Why You Absolutely, Definitely Need a Salad at Thanksgiving
You’re either a salad-at-Thanksgiving person or you’re not. And if you’re not, I’m sorry, but you’re wrong.
As a general rule, I don’t take requests for side dishes—not at home when I’m cooking for others, definitely not when I’m hosting a holiday, and especially not when the request is to skip the salad.
Because for reasons I will never understand, the salad is always the first thing people try to eliminate.
Every year, in the midst of preparing countless dishes on Thanksgiving morning, someone inevitably asks, “Do we really need a salad?” as if a bowl of crisp, acidic greens is going to personally offend the turkey. But a good salad—the right salad—is the thing that keeps the entire meal from collapsing in on itself.
It’s the freshness, the crunch, the palate reset you didn’t know you needed until you’re halfway through your second helping of stuffing wondering why you suddenly feel…tired.
A salad is not optional. It is the contrast all the other Thanksgiving dishes are begging for.
Why a salad matters more than you think
A classic Thanksgiving table is essentially a buffet of soft foods: mashed, baked, whipped, roasted, creamed, glazed. All delicious. All comforting. All, at some point, begging for contrast. A salad brings the plot twist. The crunch. The brightness. The color. The “okay, now I can keep going.”
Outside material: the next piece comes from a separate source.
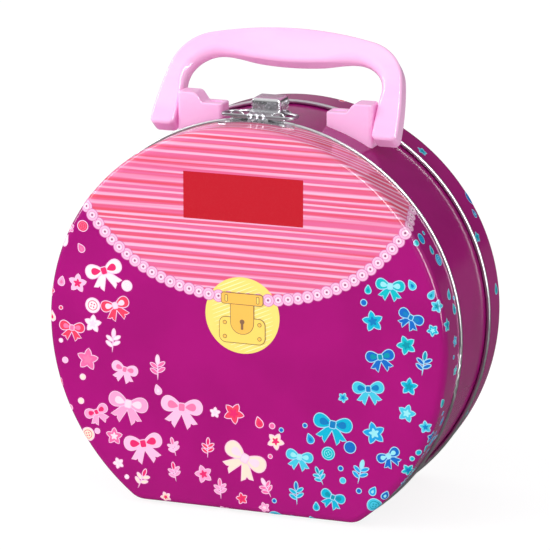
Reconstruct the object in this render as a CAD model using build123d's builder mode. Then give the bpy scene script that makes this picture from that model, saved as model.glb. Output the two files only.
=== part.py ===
from build123d import *
import os
from math import asin, atan2, cos, degrees, radians, sin, sqrt

os.makedirs("parts", exist_ok=True)

# A round carry tin on a flat bottom. Millimetres. +Z is up, -Y is the printed front,
# X runs across. The origin is on the table, under the middle of the tin.

# Outline of the tin, on the outermost line of its curled rims
crown_radius = 100.0
crown_height = 87.2
flank_shift = 7.45
corner_radius = 11.0

# Tinplate shells
body_depth = 90.0
sheet = 0.3
rim_wire = 2.0
wall_inset = 1.2
face_rounding = 3.5
rim_spacing = 46.0
curl_slit = 0.25

# Band between the two shells
band_gap = 0.3
band_lap = 6.0
band_joggle = 1.6
band_grip = 5.0
seam_width = 5.0

# Lid hinge at the bottom of the front rim
hinge_clearance = 0.08
hinge_pin_end_gap = 6.0
strap_spacing = 60.0
strap_width = 8.0
strap_length = 11.0
strap_joggle = 2.5
strap_notch_gap = 0.3
strap_rivet_pitch = 5.0
strap_rivet_margin = 3.0

# Rivets
rivet_shank = 0.9
rivet_head = 1.7
rivet_head_height = 0.8
rivet_tail_radius = 1.2
rivet_tail_height = 0.5

# Handle
handle_y = 1.5
foot_clearance = 0.99
handle_lean = 37.0
handle_top = 45.3
handle_top_radius = 177.0
handle_corner = 23.4
grip_underside = 27.6
belly_radius = 150.0
belly_half_width = 23.5
leg_drop = 9.4
leg_inner = 49.2
leg_outer = 61.7
leg_waist = 61.4
leg_waist_level = 0.0
handle_shoulder = 54.6
leg_inner_corner = 15.8
handle_thickness = 10.0
handle_edge = 1.8
handle_foot_corner = 3.0
boss_radius = 2.5
boss_length = 5.0
boss_clearance = 0.08
boss_end_gap = 0.4

# Handle brackets
bracket_inner = 25.9
bracket_depth = 11.0
ledge_rise = 5.5
ear_rise = 10.1
ear_width = 9.2
ear_slope = 3.4
ear_gap = 0.6
bracket_corner = 2.0
ear_shoulder = 3.2
bracket_edge = 0.8
ledge_recess_length = 7.0
ledge_recess_width = 4.0
ledge_recess_depth = 0.5
backing_sheet = 0.8
backing_margin = 2.0
screw_shank = 1.3
screw_head = 2.6
screw_head_height = 1.6
screw_reach = 3.6
screw_inset = 5.5
screw_slot_length = 3.0
screw_slot_width = 0.7

# Latch on the crown of the band
latch_base_width = 15.0
latch_base_front = -20.0
latch_base_back = 2.0
latch_base_sheet = 0.8
latch_rivet_margin = 2.4
latch_base_corner = 2.0
latch_ear_sheet = 0.8
latch_ear_spacing = 9.4
latch_ear_width = 3.6
lever_pin_radius = 0.8
lever_pin_y = -5.0
lever_pin_rise = 5.8
lever_pin_cap = 0.5
lever_pin_cap_radius = 1.3
latch_clearance = 0.05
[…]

It’s the culinary equivalent of opening a window in a stuffy room.
And honestly? It helps you actually taste your food again. Richness is wonderful but only when your palate hasn’t become overwhelmed with it.
Where nutrition secretly plays a role (without killing the mood)
Here’s the thing: you don’t need a salad because it’s “healthy.” You need a salad because your body appreciates balance. The crunch and fiber help slow down how quickly all the mashed potatoes, rolls, and unknown amounts of gravy hit your bloodstream. A little bit of raw, fresh produce in the middle of all that can help with digestion, blood sugar steadiness, and the post-meal “why am I suddenly horizontal?” moment.
I’m not talking about “being healthy” on Thanksgiving. I’m talking about biology. And common sense.
Plus, vegetables that actually taste good? That’s something to be thankful for.
The salad itself (because it needs to be worth it)
Let’s get one thing straight: this is not the time for a sweet, delicate, Instagram-worthy salad. No, Thanksgiving is not the time for that.
What a Thanksgiving salad needs is:
Something bitter or peppery
Something crunchy
Something juicy
Something salty
Something that makes people say, “Wait, what’s in this?”
And a dressing that unapologetically wakes everyone up a little
Think radicchio, fennel, apple, toasted nuts, herbs, and a vinaigrette with enough acid to clear the gravy fog from your brain.
In conclusion: yes, make the salad
Will everyone eat it? Yes. Even the people who rolled their eyes at it will eat it. They always do. They’ll take a little spoonful “just to try it,” and then suddenly half the bowl will be gone.
A Thanksgiving table without a salad just feels…unfinished. Add it. Serve it proudly. Let it do its job. Everyone (and their digestive system) will thank you.